I've recently developed morning hair. I never had such a thing before. I'd wake up and I wouldn't need to bother. it'd be there, straight and "silky" (i.e. scrawny and thin). it'd be hair. Nowadays it decides to imitate wave patterns from Japanese wall painting. Fortunately short hair = cheap air-conditioning, so there's a trade-off.

Let's see...what else is going wrong in my life...right, jobs. I've got three applications circulating around right now, including the bastard kin at U of Chicago. I've decided to forego patience and ask the person directly if s/he is ever going to make up her fucking mind or what. I'd say waiting three weeks for someone younger than you to make up their mind qualifies as patience, yes? I hope the other offers or the hollow men from MIT decide that I'm a tasty morsel.
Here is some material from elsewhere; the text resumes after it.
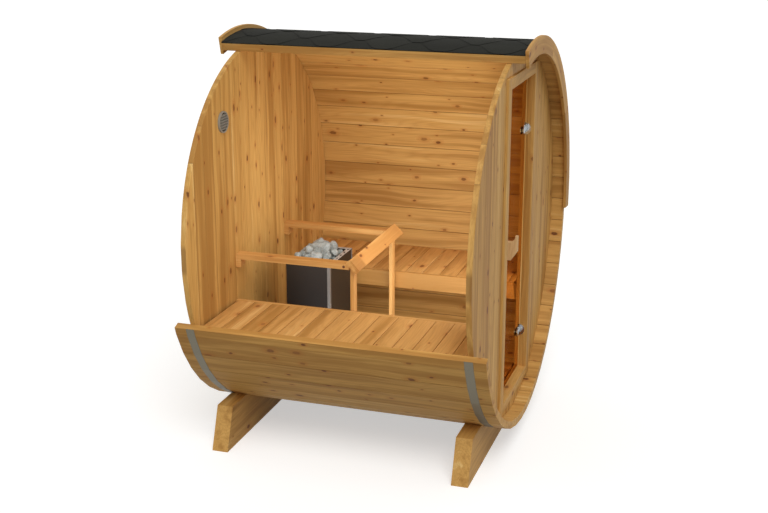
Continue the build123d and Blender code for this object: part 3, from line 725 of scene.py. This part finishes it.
def wall_part(name, node, low, high, z_low=None, z_high=None):
    """The boards of one wall piece, between two y from the axis."""
    piece = Piece()
    corner_low, corner_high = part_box(node)
    edges = board_edges(low, high)
    for a, b in zip(edges, edges[1:]):
        add_wall_board(piece, wall_board_outline(a, b, z_low, z_high), corner_low.x, corner_high.x)
    piece.build(name, wall_pine, "wall_pine", (node,))


def end_walls():
    """The rear wall, and the front wall's four pieces round the doorway."""
    tip = WALL_R - WALL_TIP_GAP
    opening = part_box("front_wall_near")[1].y - AXIS_Y
    wall_part("rear_wall_boards", "rear_wall", -tip, tip)
    wall_part("front_wall_boards_near", "front_wall_near", -tip, opening)
    wall_part("front_wall_boards_far", "front_wall_far", -opening, tip)
    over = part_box("front_wall_over_door")[0].z - AXIS_Z
    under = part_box("front_wall_under_door")[1].z - AXIS_Z
    wall_part("front_wall_boards_over_door", "front_wall_over_door", opening, -opening, z_low=over)
    wall_part("front_wall_boards_under_door", "front_wall_under_door", opening, -opening, z_high=under)


# End arcs
def end_arc(node, near_angle):
    """The curved boards over the stave ends."""
    piece = Piece()
    corner_low, corner_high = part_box(node)
    middle_x = (corner_low.x + corner_high.x) / 2
    middle_r = BARREL_R + ARC_RISE - ARC_W / 2
    outline = rounded_rectangle(corner_high.x - corner_low.x, ARC_W, BOARD_ROUND, steps=1)
    span = (near_angle - ARC_END) / ARC_BOARDS

    def place(s, a, b):
        return polar(middle_r + b, s, middle_x + a)

    def grain(s, a, b):
        return (math.radians(s) * middle_r, b, a)

    for i in range(ARC_BOARDS):
        high = near_angle - i * span - ARC_GAP
        low = high - span + 2 * ARC_GAP
        count = math.ceil((high - low) / ARC_STEP)
        first = low + ARC_END_ANGLE
        turn = high - low - 2 * ARC_END_ANGLE
        stations = [(low, ARC_CHAMFER)]
        stations += [(first + turn * k / count, 0.0) for k in range(count + 1)]
        stations.append((high, ARC_CHAMFER))
        piece.sweep(outline, stations, place, grain)
    piece.build(node + "_boards", stave_pine, "arc_pine", (node,))


# Benches
def bench(name):
    """The slats of a bench and the board along its front."""
    node = f"bench_{name}_slats"
    low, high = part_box(node)
    piece = Piece()
    x = low.x
    while x < high.x - SLAT_SPACE:
        right = min(x + SLAT_PITCH - SLAT_SPACE, high.x)
        piece.box((x, low.y, low.z), (right, high.y, high.z), along="y", radius=BENCH_ROUND)
        x += SLAT_PITCH
    piece.build(f"bench_{name}_boards", bench_pine, "bench_pine", (node,))
    node = f"bench_{name}_fascia"
    low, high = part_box(node)
    front = Piece()
    front.box(low, high, along="x", radius=BENCH_ROUND)
    front.build(f"bench_{name}_front_board", bench_pine, "bench_pine", (node,))


# Bearers, sill and floor boards that are plain boxes
def box_boards(name, node, along, material, slot):
    """Boards over the separate solids of a node."""
    piece = Piece()
    for low, high in solid_boxes(node):
        piece.box(low, high, along=along)
    piece.build(name, material, slot, (node,))


def solid_boxes(node):
    """Corners of each separate solid of a node."""
    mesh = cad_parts[node].data
    parent = list(range(len(mesh.vertices)))

    def root(i):
        while parent[i] != i:
            parent[i] = parent[parent[i]]
            i = parent[i]
        return i

    same = {}
    for v in mesh.vertices:
        key = tuple(round(c, 5) for c in v.co)
        if key in same:
            parent[root(v.index)] = root(same[key])
        same[key] = v.index
    for edge in mesh.edges:
        a, b = edge.vertices
        parent[root(a)] = root(b)
    groups = {}
    for v in mesh.vertices:
        groups.setdefault(root(v.index), []).append(v.co)
    boxes = []
    for points in groups.values():
        low = Vector([min(p[i] for p in points) for i in range(3)])
        high = Vector([max(p[i] for p in points) for i in range(3)])
        boxes.append((low, high))
    return sorted(boxes, key=lambda pair: tuple(pair[0]))


# Door frame, guard board and handles
def door_frame():
    """Jambs and head: a post or bar in the wall, a thin lining behind it, and the latch stop."""
    doorway_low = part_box("door_sill")[1].z
    doorway_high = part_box("door_head")[0].z
    for name, side in (("near", -1), ("far", 1)):
        node = f"door_jamb_{name}"
        low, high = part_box(node)
        back_x = high.x - FRAME_DEPTH
        inner = AXIS_Y + side * DOORWAY_W / 2
        outer = AXIS_Y + side * (DOORWAY_W / 2 + JAMB_W)
        lining = inner + side * FRAME_LINING
        piece = Piece()
        y_low, y_high = sorted((inner, outer))
        piece.box((WALL_INNER_X, y_low, low.z), (high.x, y_high, high.z), along="z")
        y_low, y_high = sorted((inner, lining))
        lining_top = doorway_high + FRAME_LINING
        piece.box((back_x, y_low, low.z), (WALL_INNER_X, y_high, lining_top), along="z")
        if name == "near":
            stop_low = (back_x, inner, doorway_low)
            stop_high = (back_x + STOP_T, inner + STOP_W, doorway_high)
            piece.box(stop_low, stop_high, along="z", radius=STOP_ROUND)
        piece.build(f"door_jamb_{name}_boards", frame_pine, "frame_pine", (node,))
    low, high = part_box("door_head")
    piece = Piece()
    piece.box((WALL_INNER_X, low.y, low.z), high, along="y")
    piece.box(low, (WALL_INNER_X, high.y, low.z + FRAME_LINING), along="y")
    piece.build("door_head_boards", frame_pine, "frame_pine", ("door_head",))


def guard():
    """The tilted board over the heater's guard posts."""
    low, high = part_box("guard_front_board")
    centre = (low + high) / 2
    tilt = math.radians(GUARD_TILT)
    across = Vector((math.cos(tilt), 0.0, -math.sin(tilt)))
    up = Vector((math.sin(tilt), 0.0, math.cos(tilt)))

    def place(s, a, b):
        return centre + Vector((0.0, s, 0.0)) + across * a + up * b

    piece = Piece()
    outline = rounded_rectangle(GUARD_BOARD_W, GUARD_BOARD_T, GUARD_ROUND)
    half = (high.y - low.y) / 2
    piece.sweep(outline[::-1], end_stations(-half, half, BOARD_ROUND), place)
    piece.build("guard_board_round_edged", guard_pine, "guard_pine", ("guard_front_board",))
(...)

It really is too bad there isn't a professional equivalent of "go fuck yourself" at my level on the totem pole.

Speaking of things that can go fuck themselves, I've come to the conclusion that loud happy people piss me off. I don't have a problem with people having a good day or even acting a little silly. I'm talking about kids that make noise and bark at each other so everyone else can hear them. From across the street during traffic, next to you in a restaurant, there's usually some group of people...sometimes a flock of middle-aged women at lunch hour, sometimes old people who smile at you too often...but they're out there. I figure we have smoking bans, what about noise pollution? What if this jackass sitting next to me who can't stop laughing about something his dog did to his neighbor's carpet suddenly sends me into a seizure? Is the government prepared to deal with my emotional and mental trauma? Is the insanity plea ready for when I beat him to death with my shoe to stop the excruciating and altogether preventable pain?

So when you go out in public, or even with a gathering of friends, just remember this: happiness kills.